The plaintiffs claim that Food Network Canada rejected their submission for a show concept called “Food Factories” but then commissioned Cineflix to produce a program called “Food Factory,” which they say is virtually identical to “Food Factories.”

The defence argues the validity of the terms of a release of proprietary rights that one of the plaintiffs, Andrew Henni, signed when he submitted the “Food Factories” concept to Food Network Canada. Shaw Media is the parent company of Food Network.

The defendants also say that the plaintiffs’ “Food Factories” concept was not original and, therefore, not subject to copyright protection.

Food Factory first aired in August 2012, and the plaintiffs took legal action the following year.
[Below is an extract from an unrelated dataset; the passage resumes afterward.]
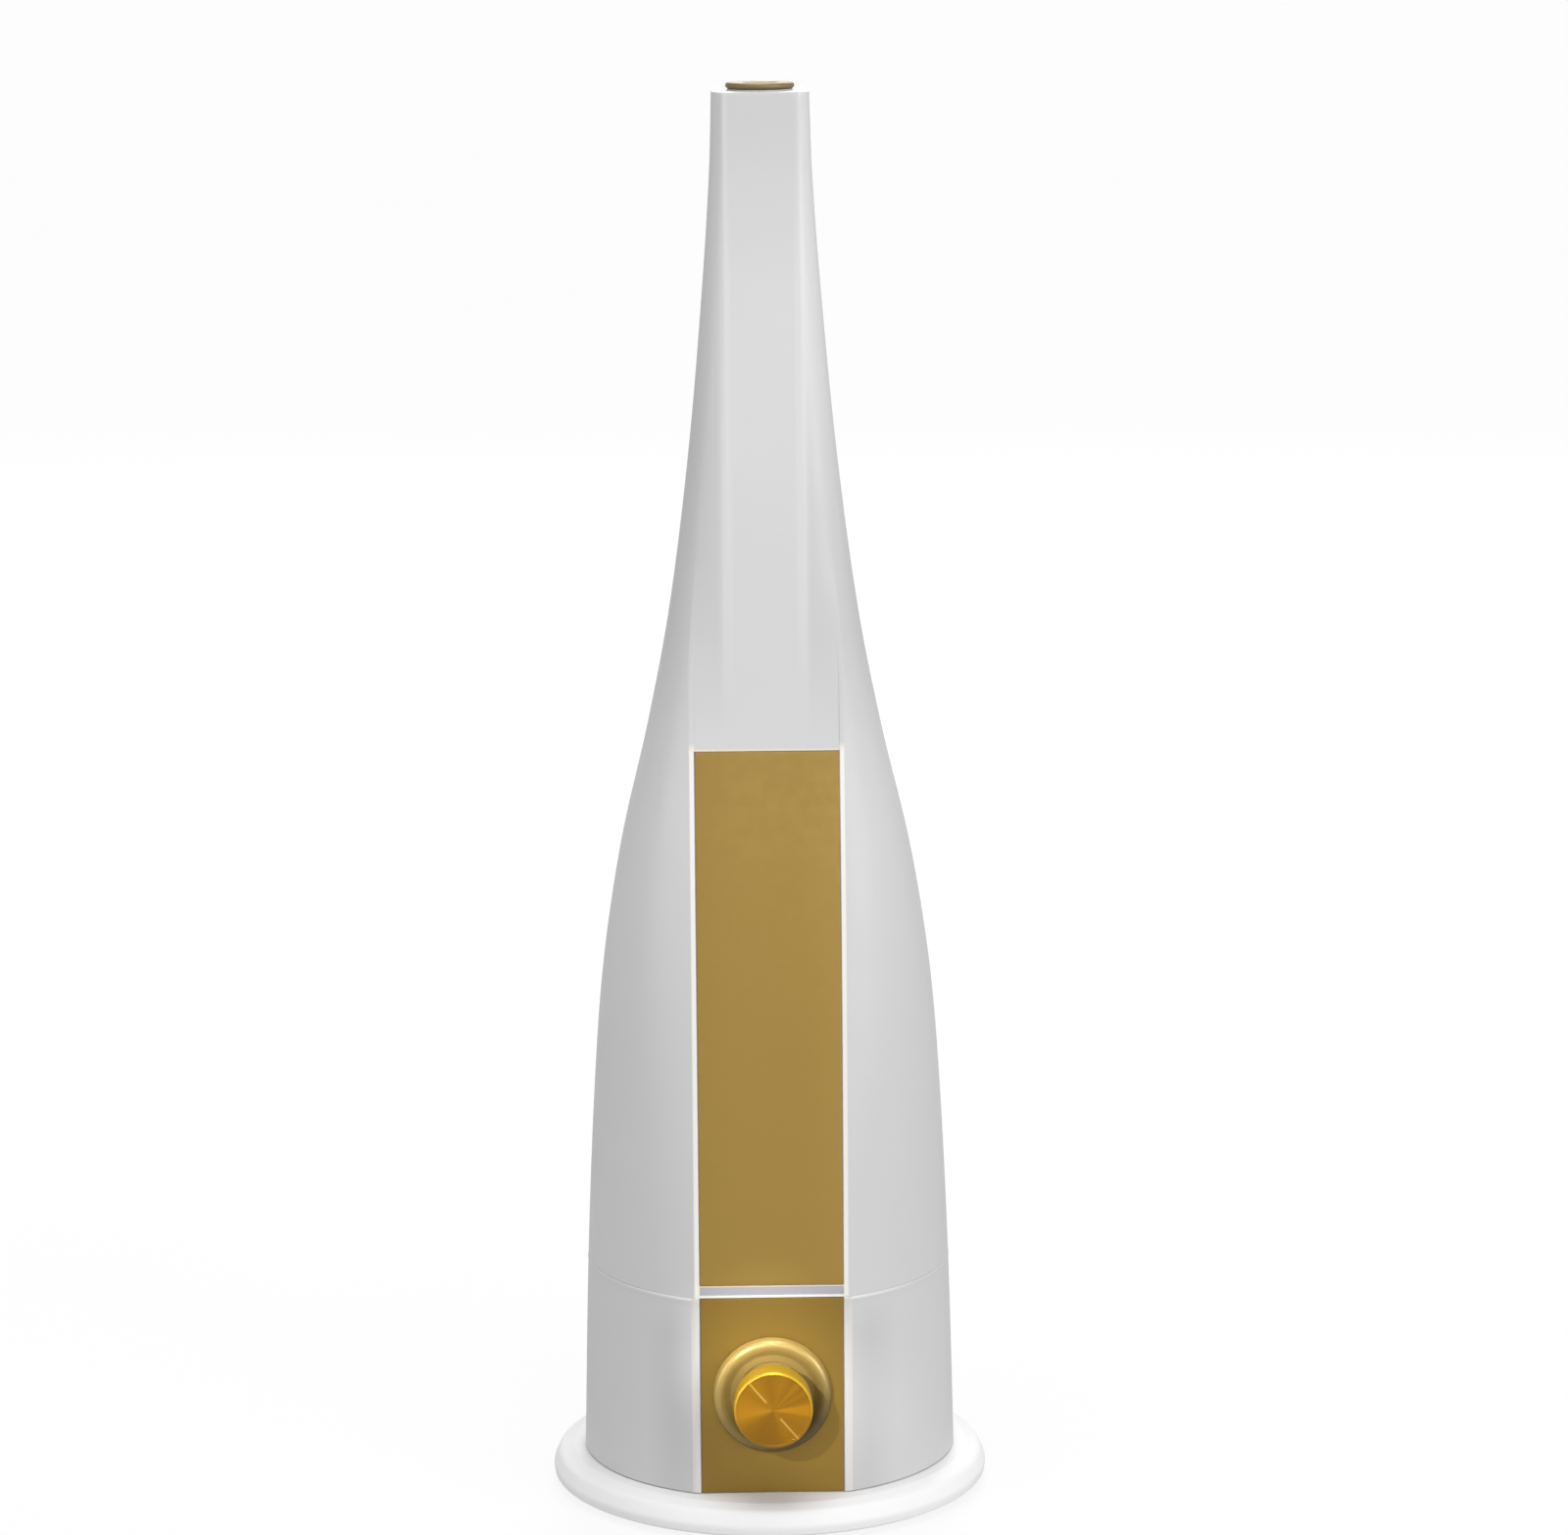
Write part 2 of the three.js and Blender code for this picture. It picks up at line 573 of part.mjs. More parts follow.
function heatSink() {
  const fins = [-88, -83.6, -79.2, -74.8, -70.4, -66].map((x) =>
    block([x, x + 1.4], [-18, 12], [boardTop, 58]));
  return join(block([-88, -64.6], [-18, 12], [boardTop, boardTop + 3]), ...fins);
}
piece("heat_sink", heatSink(), ALUMINIUM);
piece("driver_coil", cut(rod(7, boardTop, 46, 20), rod(2.2, 40, 50, 12)), COPPER).position.set(-54, -26, 0);
[[-56, 2], [-56, 16]].forEach(([x, y], i) => {
  piece(`capacitor_${i + 1}`, rod(5, boardTop, 50, 16), BLACK).position.set(x, y, 0);
});
piece("wire_connector", block([-84, -62], [26, 34], [boardTop, 43]), INNER_WHITE);

function powerInlet() {
  const body = join(rod(8, 90, 104.4, 24), rod(11, 97.5, 102, 24));
  return cut(body, rod(3.2, 95, 106, 16)).rotateX(-Math.PI / 2).translate(0, 0, INLET_Z);
}
piece("power_inlet", powerInlet(), BLACK);
piece("inlet_pin", rod(1.05, 95.3, 103.6, 10).rotateX(-Math.PI / 2).translate(0, 0, INLET_Z), STEEL);

const leads = {
  transducer_lead: [
    [0, 0, 85.6], [0, 0, 78], [-16, 2, 71], [-42, 14, 67], [-62, 26, 65], [-73, 30, 56], [-73, 30, 43.4],
  ],
  control_lead: [
    [0, -87.7, 61], [0, -87, 54.5], [-20, -73, 50], [-39, -46, 48], [-41, -10, 48],
    [-46, 22, 51], [-60, 29, 53], [-67, 30, 50], [-67, 30, 43.4],
  ],
  inlet_lead: [
    [0, 89.6, 45], [0, 83, 45], [-15, 73, 46], [-45, 60, 50], [-72, 44, 54], [-79, 31, 52], [-79, 30, 43.4],
  ],
};
for (const [name, points] of Object.entries(leads)) piece(name, wire(points, 1.2, 14), BLACK);

// ---------------------------------------------------------------- water tank

const TANK_STEPS = 22;

function tankShell() {
  const outside = shape(TANK_BOTTOM_EDGE, NECK_TOP, TANK_STEPS, 0);
  const inside = loft(heights(TANK_BOTTOM_EDGE, NECK_TOP - WALL, TANK_STEPS).map((z, i) =>
    section(z, WALL, i === 0 ? TANK_BOTTOM_EDGE - 1 : z)));
  const pocket = stripSheet(PLATE_HALF + GAP, TANK_PLATE[0] - GAP, TANK_PLATE[1] + GAP, 3, POCKET_DEPTH, 9);
  return cut(outside, inside, pocket, rod(TUBE_RADIUS - TUBE_WALL, NECK_TOP - 8, NECK_TOP + 1, 32));
}
piece("tank_shell", tankShell(), WHITE);
piece("front_panel", stripSheet(PLATE_HALF, ...TANK_PLATE, 0, PLATE_THICK, 9), GOLD_PLATE);

const CAP_NECK = { inner: 21.5, outer: 24.5, bottom: 134 };

function tankFloor() {
  const disc = join(
    shape(...TANK_FLOOR, 1, WALL + GAP),
    moved(rod(CAP_NECK.outer, CAP_NECK.bottom, TANK_FLOOR[0] + 1, 32), CAP_X, 0),
  );
  return cut(
    disc,
    moved(rod(CAP_NECK.inner, CAP_NECK.bottom - 1, TANK_FLOOR[1] + 1, 32), CAP_X, 0),
    rod(TUBE_MOUTH + GAP, 140, 150, 32),
  );
}
piece("tank_floor", tankFloor(), INNER_WHITE);

const TUBE_BOTTOM = 126;
const TUBE_TOP = NECK_TOP - WALL - 3;
const tubeProfile = [
  [TUBE_MOUTH, TUBE_BOTTOM], [TUBE_MOUTH, 151.1], [25, 151.1], [25, 152.6], [TUBE_MOUTH, 152.6],
  [TUBE_RADIUS, 175], [TUBE_RADIUS, TUBE_TOP], [TUBE_RADIUS - TUBE_WALL, TUBE_TOP],
  [TUBE_RADIUS - TUBE_WALL, 175], [TUBE_MOUTH - TUBE_WALL, 152.6], [TUBE_MOUTH - TUBE_WALL, TUBE_BOTTOM],
];
piece("mist_tube", turned(tubeProfile, 28), INNER_WHITE);
piece("tube_gasket", ring(TUBE_MOUTH + GAP, 25, 149.3, 150.8, 28), SILICONE);
const neckGasket = ring(TUBE_RADIUS - TUBE_WALL, TUBE_RADIUS, TUBE_TOP + GAP, NECK_TOP - WALL - GAP, 28);
piece("neck_gasket", neckGasket, SILICONE);

// ---------------------------------------------------------------- mist nozzle

const FLANGE = [NECK_TOP + GAP, NECK_TOP + 0.8];
const sleeveProfile = [
  [14.2, 775], [15.9, 775], [15.9, FLANGE[0]], [17.6, FLANGE[0]], [17.6, FLANGE[1]], [14.2, FLANGE[1]],
];
piece("nozzle_sleeve", turned(sleeveProfile, 32), WHITE);

const HEAD_BOTTOM = NECK_TOP + 1.1;
const HEAD_TOP = 799.3;
const HEAD_RADIUS = 18.8;

// Stadium outline of the mist outlet, off the middle so that turning the head steers the mist.
function outlet(half, radius) {
  const outline = new THREE.Shape();
  outline.absarc(half, -4.5, radius, -Math.PI / 2, Math.PI / 2);
  outline.absarc(-half, -4.5, radius, Math.PI / 2, (3 * Math.PI) / 2);
  return extruded(outline, HEAD_TOP - 8, HEAD_TOP + 4, 6);
}

function nozzleHead() {
  const round = (HEAD_TOP - HEAD_BOTTOM) / 2;
  const edge = arc([HEAD_RADIUS - round, HEAD_TOP - round], round, round, -90, 90, 6);
  const disc = turned([[0, HEAD_BOTTOM], ...edge, [0, HEAD_TOP]], 36);
  return cut(join(disc, ring(12.3, 13.9, 779, HEAD_BOTTOM + 0.5, 28)), outlet(5, 4));
}
piece("nozzle_head", nozzleHead(), GOLD_KNOB);

// ---------------------------------------------------------------- filler cap and valve

const capFrame = frameAt(CAP_X, 0, 0);
const CAP_BOTTOM = 121.7;
const CAP_FLOOR_TOP = 124.4;

function tankCap() {
  const cup = turned([
    [9, CAP_BOTTOM], [27, CAP_BOTTOM], [28, CAP_BOTTOM + 1], [28, 137], [CAP_NECK.outer + 0.6, 137],
    [CAP_NECK.outer + 0.6, 131.4], [21, 131.4], [21, CAP_FLOOR_TOP], [9, CAP_FLOOR_TOP],
  ], 32);
  const spokes = [0, 120, 240].map((degrees) =>
    block([4.4, 9.6], [-1, 1], [CAP_BOTTOM, CAP_FLOOR_TOP]).rotateZ(THREE.MathUtils.degToRad(degrees)));
  return join(cup, ring(3.5, 5.4, CAP_BOTTOM, CAP_FLOOR_TOP, 20), ...spokes);
}
piece("tank_cap", tankCap(), WHITE, capFrame);
piece("cap_gasket", ring(21.5, 24.8, 131.7, 133.7, 28), SILICONE, capFrame);

const plunger = turned([
  [0, 114.9], [6, 114.9], [6, 116.3], [3, 116.3], [3, 129], [12, 129], [12, 130.6], [0, 131.4],
], 24);
piece("valve_plunger", plunger, INNER_WHITE, capFrame);
piece("valve_seal", ring(3 + GAP, 12, CAP_FLOOR_TOP + VALVE_TRAVEL + GAP, 128.7, 24), RUBBER, capFrame);

function springCoil(radius, wireRadius, bottom, top, turns) {
  const steps = turns * 12;
  const points = Array.from({ length: steps + 1 }, (_, i) => {
    const [x, y] = onCircle(radius, (360 * i) / 12);
    return [x, y, bottom + wireRadius + ((top - bottom - 2 * wireRadius) * i) / steps];
  });
  return wire(points, wireRadius, steps);
}
piece("valve_spring", springCoil(4.6, 0.45, 116.6, CAP_BOTTOM - GAP, 3), STEEL, capFrame);

export default group;
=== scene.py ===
"""Looks of a bottle-shaped cool mist humidifier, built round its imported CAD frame.

Lengths are in mm until a mesh is made. X points right, -Y to the front and Z up.
"""

import json
import math

import bmesh
import bpy
import numpy as np
from mathutils import Matrix, Vector


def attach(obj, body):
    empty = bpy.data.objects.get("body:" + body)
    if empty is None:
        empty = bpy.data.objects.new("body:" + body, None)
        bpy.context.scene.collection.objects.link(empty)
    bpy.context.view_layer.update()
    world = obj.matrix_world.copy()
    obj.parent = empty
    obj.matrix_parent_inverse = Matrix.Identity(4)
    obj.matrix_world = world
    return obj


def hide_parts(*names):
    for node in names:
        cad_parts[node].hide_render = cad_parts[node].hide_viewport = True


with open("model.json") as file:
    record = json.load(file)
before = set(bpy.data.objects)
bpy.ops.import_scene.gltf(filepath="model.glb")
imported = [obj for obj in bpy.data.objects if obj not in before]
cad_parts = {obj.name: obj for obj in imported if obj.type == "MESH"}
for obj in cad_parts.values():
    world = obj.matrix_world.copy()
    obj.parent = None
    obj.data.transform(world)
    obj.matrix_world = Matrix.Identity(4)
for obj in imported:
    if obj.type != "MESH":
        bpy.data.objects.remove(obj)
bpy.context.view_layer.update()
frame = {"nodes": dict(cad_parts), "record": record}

MM = 0.001
scene = bpy.context.scene

# ------------------------------------ dimensions shared with the CAD part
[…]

The case has moved slowly, primarily because of issues that include changes made to the claim and the time needed to review documents.

A trial on the matter is scheduled for 24-days beginning Oct. 2, 2023. The parties expect that approximately 24 fact witnesses will testify at trial: five for the plaintiffs and 19 for the defendants. Expert evidence is also likely to be given on both liability and damages.

The issue on the application ruled on by Justice Hughes in the decision released Oct. 3 deals with whether the jury notice filed by the plaintiffs in this action ought to be struck. Determination of this matter turned on two points:

  • Whether construction of Henni’s release is the principal issue in this litigation and therefore comes under Rule 12-6(2) of the BC Supreme Court Civil Rules, which says a trial must be held without a jury if the case deals with the performance of a specific contract.
     
  • Whether the claim is otherwise not suitable for trial by jury because the issues raised are of an intricate or complex character and require prolonged examination of documents, which cannot be made conveniently with a jury.

The plaintiffs claimed that the construction of the release is “an ancillary and minor matter” that is not the central focus of the trial. The plaintiffs also argued a trial would not require a prolonged examination of documents or raise intricate or complex issues.

However, the defendants argued that the nature of the release, a contract, “is the principal issue in the litigation.” The defendants also claimed that the issues are unsuitable for a jury under Rule 12-6(5)(a) of the civil rules because they are “intricate and complex” and will require a prolonged examination of documents that a jury cannot conveniently do.

In her ruling, Justice Hughes granted the defendants’ application and ordered a judge-alone trial.

“In my view, these issues would benefit from the additional time for reflection and deliberation that trial by judge alone provides,” Justice Hughes wrote. “I find that it would be exceptionally difficult for a judge to be able to adequately instruct a jury with respect to the intricacies of liability in copyright law and the apportionment of damages required under the Act if liability were to be found.”

Justice Hughes noted the complexity of issues at play, in this case, would require a complex jury charge that may be “difficult to formulate into appropriate questions” for the jury. “Difficulty framing questions for a jury is an indicator of sufficient complexity to warrant striking a jury notice.”

She added: “I am also not satisfied that a jury, once instructed, would be able to retain and apply such instructions adequately or have the opportunity, given the constraints inherent in jury deliberations, to give the issues put before them sufficient and reasoned consideration. In the circumstances, I am satisfied that the issues raised in this case are of sufficient complexity that they cannot conveniently be determined by a jury.”

Foster says that a judge can take their time with a decision and review the evidence. In contrast, a jury must decide at the end of the trial, however long it takes, depending on how complicated the evidence is.

A judge-alone trial has a “different timeframe and ability to review all the documents, whereas the jury is making a very much first impression decision,” Foster says.

Evidence in a civil trial can be very document heavy these days, Foster says, given that the Internet has provided the ability to produce potentially thousands of documents – whether it is emails, financial statements, texts or other documents.